I do think that blogs tend to reach a plateau of readers after a while and no amount to self-promotion will do anything to increase that number. I tried an experiment a wee while back. I stopped all promotion to see what would happen stats-wise and any change was neither here nor there in fact my hits actually grew over that period which makes me thing that the holidays had more to do with it than the quality of my posts. I reckon I've probably got a couple of dozen faithful followers who, even if they don't comment faithfully, still at east look at every blog I write. And I bet most of us have a similar following because, averaging everything else out, that's all we have time for; I subscribe to two hundred blogs but I probably only read a couple of dozen each week. What goes around comes around.

ND Mitchell said...

Liked this a lot. It comes across as honest and humble too. Keep them coming.

auntyamo said...

I'm about to write a series of posts about blogging (not for my own blog). And as usual you've done it in about 20% of the words I was going to use.
How do you do that?! :)

Gowan, write another post!
Just one mind!

hope said...

Funny. I went from "I'm writing this for me...because the words keep tapping at my brain to let them out" to "Be nice if someone read this, commenting is a bonus" to a final "Does it really matter as long as I release the words back out into the world and cause no harm?"

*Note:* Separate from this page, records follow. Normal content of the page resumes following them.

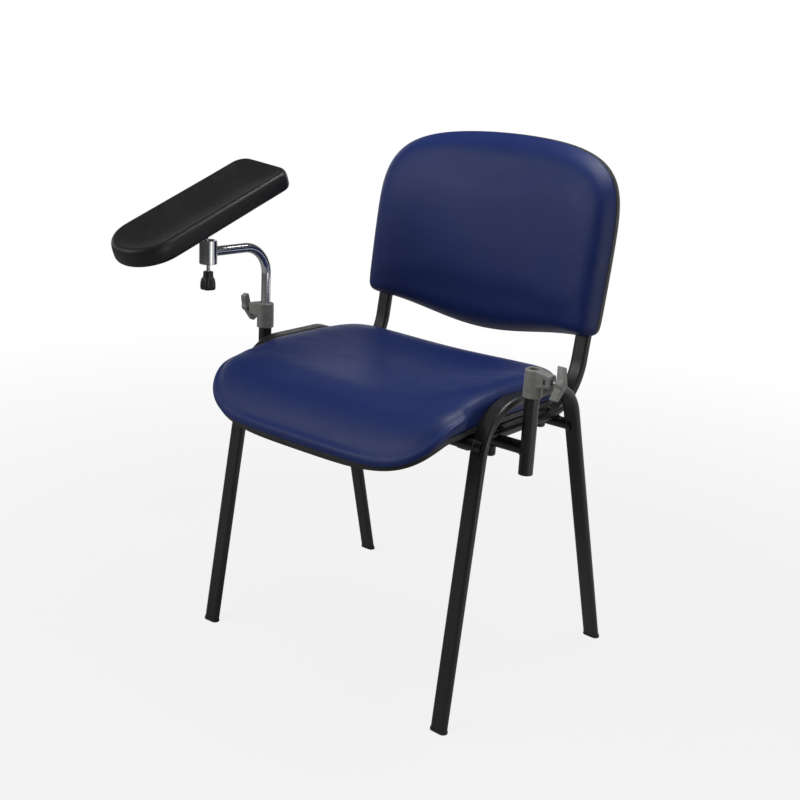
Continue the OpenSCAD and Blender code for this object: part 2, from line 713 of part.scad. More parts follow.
// Back shell: a moulded cover behind the back, with two notches for the supports
module back_shell()
    color(black_plastic) difference() {
        on_chair() skin(
            back_point(shell_depth),
            [back_ring(0.4, 0, shell_depth), back_ring(0.75, 0, shell_depth),
                back_ring(1, 26, shell_depth - 0.6), back_ring(1, 10, back_shell_side + 4),
                back_ring(1, 2.2, back_shell_side), back_ring(1, 0, back_shell_side - 4),
                back_ring(1, 0, 0.3), back_ring(1, shell_wall, 0.3),
                back_ring(1, shell_wall + 0.4, back_shell_side - 4.4),
                back_ring(1, 11.5, back_shell_side + 3.8 - shell_wall),
                back_ring(1, 27, shell_depth - 0.6 - shell_wall),
                back_ring(0.75, 0, shell_depth - shell_wall),
                back_ring(0.4, 0, shell_depth - shell_wall)],
            back_point(shell_depth - shell_wall));
        for (side = [side_right, side_left])
            at_back_support(side, gap);
    }

// Back board: bent plywood bolted to the front of the supports
module back_board()
    color(plywood) difference() {
        on_chair() skin(
            back_point(board_rear),
            [back_ring(0.4, 0, board_rear), back_ring(0.75, 0, board_rear), back_ring(1, 7, board_rear),
                back_ring(1, 6, board_rear - 1), back_ring(1, 6, board_front + 1),
                back_ring(1, 7, board_front), back_ring(0.75, 0, board_front),
                back_ring(0.4, 0, board_front)],
            back_point(board_front));
        for (side = [side_right, side_left]) at_back_support(side, mate);
    }

// Back cushion: crowned foam under vinyl, drawn in along its edge
function back_crown(x, z) =
    let (up = (z - 680) / 165, across = x / back_half_w)
    back_cushion_t * (0.86 + 0.14 * (1 - up * up)) * (1 - 0.1 * across * across);
function back_top_ring(scale, inset, share) =
    [for (p = back_outline)
        let (v = p - back_mid, q = back_mid + v * scale * (1 - inset / norm(v)))
        [q[0], back_edge_y(q[0], q[1]) - share * back_crown(q[0], q[1]), q[1]]];

module back_cushion()
    color(blue_vinyl) difference() {
        on_chair() skin(
            back_point(board_front - 0.1),
            [back_ring(0.75, 0, board_front - 0.1), back_ring(1, 5.8, board_front - 0.1),
                back_ring(1, 5.6, -0.1), back_ring(1, 1.2, -0.1), back_ring(1, 0, -2),
                back_top_ring(1, 3, 0.24), back_top_ring(1, 7, 0.42), back_top_ring(1, 12, 0.64),
                back_top_ring(1, 20, 0.87), back_top_ring(1, 32, 0.97), back_top_ring(1, 48, 1),
                back_top_ring(0.55, 0, 1), back_top_ring(0.3, 0, 1)],
            [0, back_edge_y(0, back_mid[1]) - back_crown(0, back_mid[1]), back_mid[1]]);
        for (side = [side_right, side_left]) at_back_support(side, gap);
    }

// Back bolts: from behind each support into the board
back_bolt_z = [575, 625];
module at_back_bolt(side, z)
    on_chair() translate([side * support_x, support_y + (z - support_y_z) * tan(support_lean), z])
        rotate([90 - support_lean, 0, 0]) children();

module back_bolts()
    color(zinc) for (side = [side_right, side_left], z = back_bolt_z)
        at_back_bolt(side, z) {
            translate([0, 0, -tube_t / 2 - 3]) cylinder(d = bolt_head_d, h = 3, $fn = fine_fn);
            translate([0, 0, -tube_t / 2]) cylinder(d = bolt_d, h = tube_t + 5, $fn = fine_fn);
        }

// Padded arm: a nylon glide on the tube's foot runs in the socket tube
module arm_glide()
    color(nylon) at_arm() translate([0, 0, arm_foot_z + 0.1]) difference() {
        cylinder(r = socket_bore_r - fit, h = glide_h, $fn = round_fn);
        translate([0, 0, -1]) cylinder(r = arm_d / 2 + fit, h = glide_h + 2, $fn = round_fn);
    }

arm_wall = 1.5;
module arm_section()
    difference() {
        circle(d = arm_d, $fn = round_fn);
        circle(d = arm_d - 2 * arm_wall, $fn = round_fn);
    }

module arm_tube()
    color(chrome) difference() {
        at_arm() translate([0, 0, arm_foot_z]) rotate([0, 0, 180]) {
            linear_extrude(arm_up_len) arm_section();
            translate([0, 0, arm_up_len]) {
                translate([0, arm_bend_r, 0]) rotate([90, 0, -90])
                    rotate_extrude(angle = 90, $fn = round_fn) translate([arm_bend_r, 0]) arm_section();
                after_bend(arm_bend_r, 90) linear_extrude(arm_level_len) arm_section();
            }
        }
        at_housing() translate([0, 0, arm_z - 30]) cylinder(d = housing_d, h = 60, $fn = round_fn);
        at_housing() translate([-20, -40, arm_z - 30]) cube([40, 40, 60]);
    }

module arm_tube_plug()
    color(black_plastic) at_arm() {
        translate([0, 0, arm_foot_z - plug_flange_h])
            cylinder(d = arm_d + 2, h = plug_flange_h, $fn = round_fn);
        translate([0, 0, arm_foot_z])
            cylinder(d = arm_d - 2 * arm_wall - 2 * mate, h = 14, $fn = round_fn);
    }

// Ball housing: a chrome barrel with a pocket for the ball seat and a threaded foot
module ball_housing()
    color(chrome) at_housing() difference() {
        union() {
            translate([0, 0, housing_bottom_z + 0.8])
                cylinder(d = housing_d, h = housing_h - 1.6, $fn = round_fn);
            translate([0, 0, housing_bottom_z])
                cylinder(d1 = housing_d - 1.6, d2 = housing_d, h = 0.8, $fn = round_fn);
            translate([0, 0, housing_top_z - 0.8])
                cylinder(d1 = housing_d, d2 = housing_d - 1.6, h = 0.8, $fn = round_fn);
        }
        translate([0, 0, pressure_bottom_z - mate])
            cylinder(r = pressure_r + fit, h = 20, $fn = round_fn);
        translate([0, 0, ball_z - 6.5]) cylinder(r = seat_ring_r + fit, h = 13.6, $fn = round_fn);
        translate([0, 0, ball_z + 7]) cylinder(r1 = 10.2, r2 = 12.6, h = 5, $fn = round_fn);
        translate([0, 0, housing_bottom_z - 1])
            cylinder(d = lock_screw_d + 2 * fit, h = 20, $fn = round_fn);
    }

// Pressure pad: pushed up under the ball by the lock screw
module pressure_pad()
    color(nylon) at_housing() difference() {
        translate([0, 0, pressure_bottom_z])
            cylinder(r = pressure_r, h = pressure_top_z - pressure_bottom_z, $fn = round_fn);
        translate([0, 0, ball_z]) sphere(r = ball_d / 2 + fit, $fn = round_fn);
    }

module lock_screw()
    color(zinc) at_housing() translate([0, 0, lock_knob_mid - 6])
        cylinder(d = lock_screw_d, h = pressure_bottom_z - 0.1 - lock_knob_mid + 6, $fn = round_fn);

// Lock knob: a round collar over five lobes
module lock_knob()
    color(black_plastic) at_housing() difference() {
        union() {
            translate([0, 0, lock_knob_mid - 1])
                cylinder(d = lock_collar_d, h = lock_knob_top - lock_knob_mid, $fn = round_fn);
            translate([0, 0, lock_knob_top - 1])
                cylinder(d1 = lock_collar_d, d2 = lock_collar_d - 2, h = 1, $fn = round_fn);
            translate([0, 0, lock_knob_bottom + 1])
                linear_extrude(lock_knob_mid - lock_knob_bottom + 0.5) lobes(0);
            translate([0, 0, lock_knob_bottom]) linear_extrude(1) lobes(1);
        }
        translate([0, 0, lock_knob_mid - 6 - mate])
            cylinder(d = lock_screw_d + 2 * mate, h = 30, $fn = round_fn);
    }

module lobes(inset) {
    circle(d = lock_collar_d, $fn = round_fn);
    for (k = [0 : 4]) rotate(72 * k + 20) {
        translate([lock_knob_d / 2 - 4, 0]) circle(r = 4 - inset, $fn = fine_fn);
        translate([0, inset - 4]) square([lock_knob_d / 2 - 4, 8 - 2 * inset]);
    }
}

// Ball seat: a nylon ring that holds the ball and turns in the housing
module ball_seat()
    color(nylon) at_housing() difference() {
        translate([0, 0, ball_z - 6.4]) cylinder(r = seat_ring_r, h = 12.9, $fn = round_fn);
        translate([0, 0, ball_z]) sphere(r = ball_d / 2 + fit, $fn = round_fn);
        translate([0, 0, ball_z - 10]) cylinder(r = 8.2, h = 10, $fn = round_fn);
        translate([0, 0, mouth_z]) cylinder(r1 = mouth_r, r2 = mouth_r + 2.4, h = 4, $fn = round_fn);
    }

module ball_stud()
    color(chrome) at_pad() {
        sphere(d = ball_d, $fn = round_fn);
        cylinder(d = stem_d, h = pad_lift - plate_t - 1, $fn = round_fn);
        translate([0, 0, pad_lift - plate_t - flange_t])
            cylinder(r = flange_r, h = flange_t, $fn = round_fn);
    }

// Pad plate: a steel plate with round corners, screwed to the board in the pad
pad_hole_x = 22;
pad_hole_y = 45;
module pad_plate()
    color(black_steel) at_pad() translate([0, 0, pad_lift - plate_t]) difference() {
        linear_extrude(plate_t - 0.1) {
            square([plate_w - 12, plate_l], center = true);
            square([plate_w, plate_l - 12], center = true);
            for (a = [-1, 1], b = [-1, 1])
                translate([a * (plate_w / 2 - 6), b * (plate_l / 2 - 6)]) circle(r = 6, $fn = fine_fn);
        }
        for (a = [-1, 1], b = [-1, 1])
            translate([a * pad_hole_x, b * pad_hole_y, -1])
                cylinder(d = 5.2, h = plate_t + 2, $fn = fine_fn);
    }

module pad_screws()
    color(zinc) at_pad() for (a = [-1, 1], b = [-1, 1])
        translate([a * pad_hole_x, b * pad_hole_y, pad_lift - plate_t - 3]) {
            cylinder(d = 9, h = 2.9, $fn = fine_fn);
            cylinder(d = 5, h = 3 + plate_t + board_t - 2, $fn = fine_fn);
        }

// Pad outline: half-round front end, straight sides, rounded rear corners
pad_r = pad_w / 2;
nose_steps = 16;
corner_steps = 5;
function pad_corner(side, a) =
    [side * (pad_r - pad_corner_r) + pad_corner_r * cos(a),
        pad_len / 2 - pad_corner_r + pad_corner_r * sin(a)];
pad_outline = concat(
    [for (k = [0 : nose_steps])
        let (a = 180 + 180 * k / nose_steps)
        [pad_r * cos(a), -pad_len / 2 + pad_nose + pad_nose * sin(a)]],
    [for (y = [-40, 20, 80]) [pad_r, y]],
    [for (k = [0 : corner_steps])
        let (a = 90 * k / corner_steps)
        pad_corner(1, a)],
    [for (k = [0 : corner_steps])
        let (a = 90 + 90 * k / corner_steps)
        pad_corner(-1, a)],
    [for (y = [80, 20, -40]) [-pad_r, y]]);

// A ring of the pad is the outline drawn in towards the pad's middle line
function pad_core(p) = [0, min(pad_len / 2 - pad_r, max(-pad_len / 2 + pad_nose, p[1]))];
function pad_ring(inset, z) =
    [for (p = pad_outline)
        let (c = pad_core(p), v = p - c, q = c + v * (1 - inset / norm(v)))
        [q[0], q[1] + pad_shift, pad_lift + z]];
function pad_dish_ring(share, z) =
    [for (p = pad_outline)
        let (c = pad_core(p), q = c + (p - c) * share)
        [q[0], q[1] + pad_shift, pad_lift + z]];

// Pad board: a plywood stiffener in the pad's underside
module pad_board()
    color(plywood) at_pad() skin(
        [0, pad_shift, pad_lift + 0.05],
        [pad_ring(pad_wall + 1, 0.05), pad_ring(pad_wall, 1), pad_ring(pad_wall, board_t)],
        [0, pad_shift, pad_lift + board_t]);

// Arm pad: self-skinned foam with a rounded rim and a hollow along its top
module arm_pad()
    color(black_skin) at_pad() skin(
        [0, pad_shift, pad_lift + board_t + 0.1],
        [pad_ring(pad_wall - 0.2, board_t + 0.1), pad_ring(pad_wall - 0.2, 0.1), pad_ring(4, 0),
            pad_ring(1.2, 1.2), pad_ring(0, 4), pad_ring(0, pad_t - 10), pad_ring(1.6, pad_t - 5),
            pad_ring(4.6, pad_t - 1.4), pad_ring(8.5, pad_t), pad_ring(13, pad_t - 1),
            pad_dish_ring(0.66, pad_t - pad_dish * 0.45), pad_dish_ring(0.4, pad_t - pad_dish * 0.85),
            pad_dish_ring(0.15, pad_t - pad_dish)],
        [0, pad_shift, pad_lift + pad_t - pad_dish]);

side_frame(side_right);  // right_side_frame
side_frame(side_left);  // left_side_frame
front_crossbar();
rear_crossbar();
back_support(side_right);  // right_back_support
back_support(side_left);  // left_back_support
socket_arm(side_right);  // right_socket_arm
socket_arm(side_left);  // left_socket_arm
socket_tube(side_right);  // right_socket_tube
socket_tube(side_left);  // left_socket_tube
clamp_collar(side_right);  // right_clamp_collar
clamp_collar(side_left);  // left_clamp_collar
clamp_nut(side_right);  // right_clamp_nut
clamp_nut(side_left);  // left_clamp_nut
clamp_screw(side_right);  // right_clamp_screw
clamp_screw(side_left);  // left_clamp_screw
wing_knob(side_right, right_wing_turn);  // right_wing_knob
wing_knob(side_left, left_wing_turn);  // left_wing_knob
front_feet();
rear_feet();
seat_pan();
seat_board();
seat_cushion();
seat_bolts();
seat_bolt_caps();
back_shell();
back_board();
back_cushion();
back_bolts();
arm_glide();
arm_tube();
arm_tube_plug();
ball_housing();
pressure_pad();
lock_screw();
lock_knob();
ball_seat();
ball_stud();
pad_plate();
pad_screws();
pad_board();
arm_pad();
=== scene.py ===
import math

import bmesh
import bpy
import numpy as np
from mathutils import Matrix, Vector
from mathutils.kdtree import KDTree


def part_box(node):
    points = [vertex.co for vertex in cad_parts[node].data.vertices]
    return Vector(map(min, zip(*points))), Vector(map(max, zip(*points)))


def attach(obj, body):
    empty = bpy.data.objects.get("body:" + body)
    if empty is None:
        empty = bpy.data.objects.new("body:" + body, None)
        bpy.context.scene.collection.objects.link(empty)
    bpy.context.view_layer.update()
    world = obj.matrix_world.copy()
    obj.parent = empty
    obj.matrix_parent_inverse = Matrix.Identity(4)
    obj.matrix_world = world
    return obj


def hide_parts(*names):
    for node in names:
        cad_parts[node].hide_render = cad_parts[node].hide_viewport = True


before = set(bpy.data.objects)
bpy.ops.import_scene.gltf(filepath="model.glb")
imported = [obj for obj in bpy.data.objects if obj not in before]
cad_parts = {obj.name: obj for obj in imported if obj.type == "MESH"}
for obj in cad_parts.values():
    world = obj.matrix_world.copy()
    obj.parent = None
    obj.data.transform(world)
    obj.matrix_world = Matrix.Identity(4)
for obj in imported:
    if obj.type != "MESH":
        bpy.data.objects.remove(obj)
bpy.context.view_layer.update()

# Camera
# The chair is seen from its front left and a little above, as in the photograph. The chair's own
# datum lies on its mirror plane, midway between the two socket tubes, and a little behind them.
SOCKETS_BEFORE_DATUM = 0.067
CAMERA_PLACE = (1135, -1460, 974.4)
CAMERA_RIGHT = (0.77255, 0.63275, 0.05291)
CAMERA_UP = (-0.22273, 0.19202, 0.95578)
CAMERA_BACK = (0.59461, -0.75017, 0.28927)
LENS = 52.77

sockets = [Vector(corner) for side in ("left", "right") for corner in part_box(side + "_socket_tube")]
socket_mid = sum(sockets, Vector()) / len(sockets)
datum = Vector((socket_mid.x, socket_mid.y + SOCKETS_BEFORE_DATUM, 0))


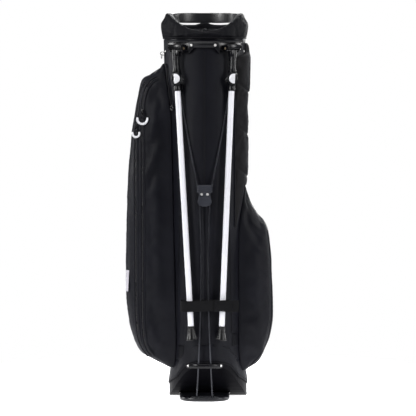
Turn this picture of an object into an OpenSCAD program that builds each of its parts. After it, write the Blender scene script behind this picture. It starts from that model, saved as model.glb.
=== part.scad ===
// Golf stand bag: a soft-sided oval tube with a padded cuff, two folding
// legs on a hinge bracket, spring rods down to a rocking foot plate, side
// pockets with zips, a hip pad and a carrying strap.
// Millimetres. +Z is up, the origin is on the tube's axis at the floor, and
// the legs hang on the -Y side.

/* [Tube] */
// Height of the tube's top edge above the floor
tube_top = 820; // [700:5:900]
// Half width of the tube at the floor
base_rx = 86; // [75:1:100]
// Half depth of the tube at the floor
base_ry = 92; // [80:1:105]
// Half width of the tube at the cuff
top_rx = 94; // [80:1:110]
// Half depth of the tube at the cuff
top_ry = 99; // [85:1:115]
// Wall of the tube
tube_wall = 2.5; // [1.5:0.5:5]
// Sideways lean of the soft tube: offset of its foot from its top
tube_lean = 8; // [0:0.5:12]

/* [Cuff] */
// Height of the cuff's side ears
ear_z = 880; // [860:1:900]
// Height of the rim at the front
front_rim_z = 839; // [832:1:860]
// Height of the rim at the back
rear_rim_z = 855; // [840:1:870]
// Height of the lift handle's band
handle_h = 24; // [15:1:35]

/* [Legs] */
// Diameter of the leg tubes
leg_d = 13; // [10:0.5:20]
// Height of the leg pivots
pivot_z = 800; // [780:1:810]
// Sideways distance of each leg pivot from the middle
pivot_x = 62.5; // [55:0.5:70]
// Distance of the leg pivots in front of the tube's axis
pivot_y = 94; // [88:0.5:100]
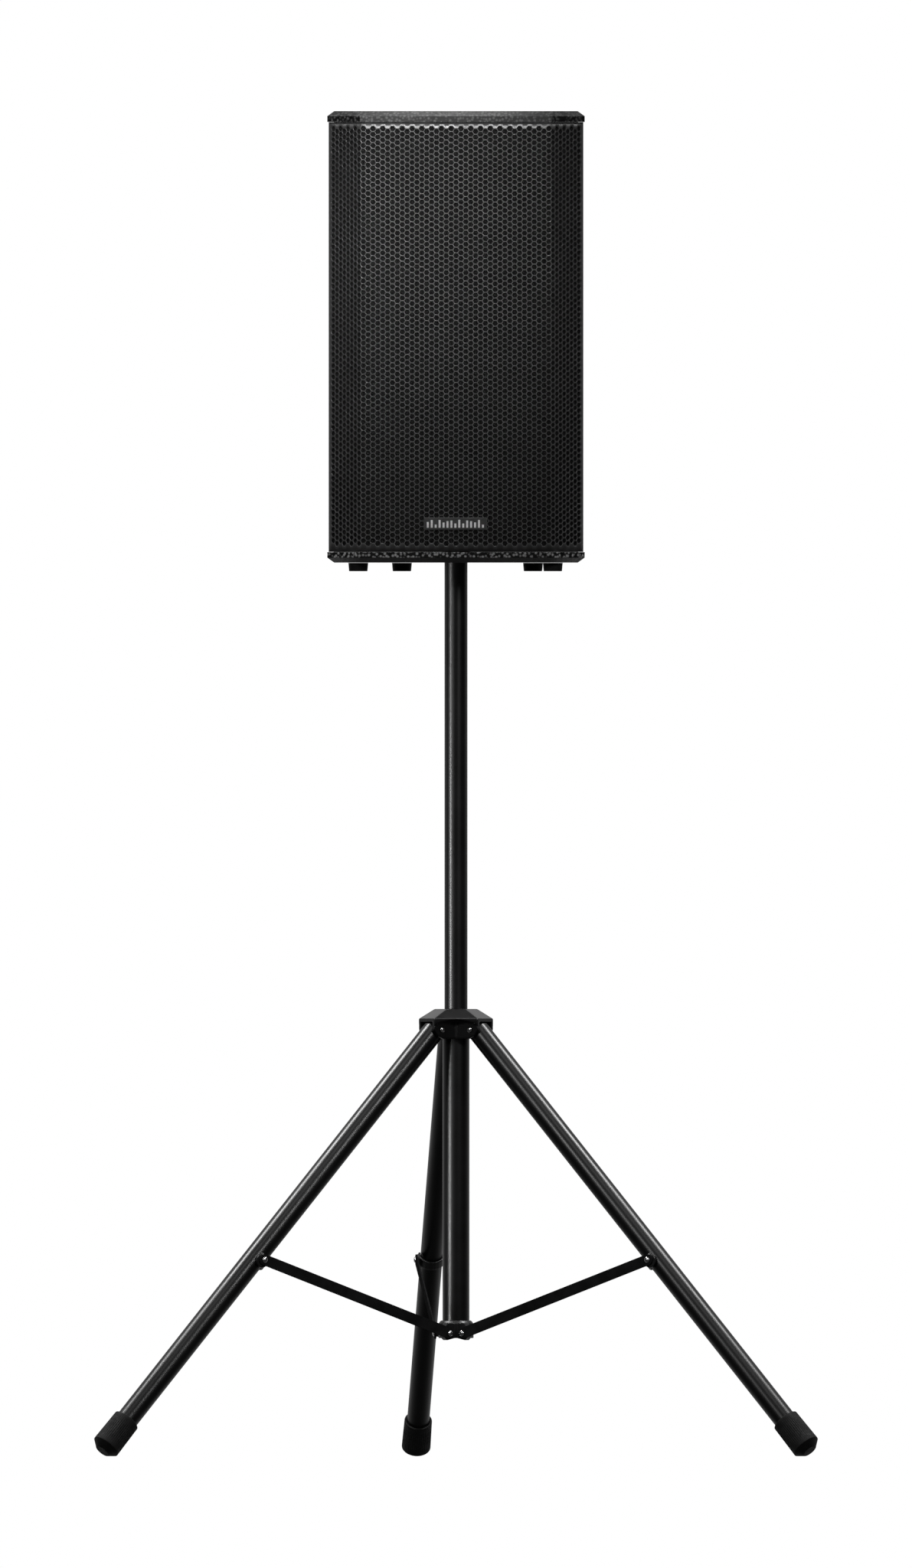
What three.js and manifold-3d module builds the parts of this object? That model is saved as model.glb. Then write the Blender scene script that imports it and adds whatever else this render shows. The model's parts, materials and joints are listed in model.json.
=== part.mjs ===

Truth is, I can't help but write. And I love what you write. I guess we're stuck with each other. ;)

William Dameron said...

I love writing, that's a big part of why I blog. I've surprised myself by publishing stuff on Huffington Post. But here is what matters most: Someone writes an e-mail to me and says "What you have written spoke to me, like it was written for me." That's really why I write. So that I know that what I have to say means something to someone else.

Bella7 said...

Don't listen to that inner voice. Your blog is one of the few I have stuck with and look forward to.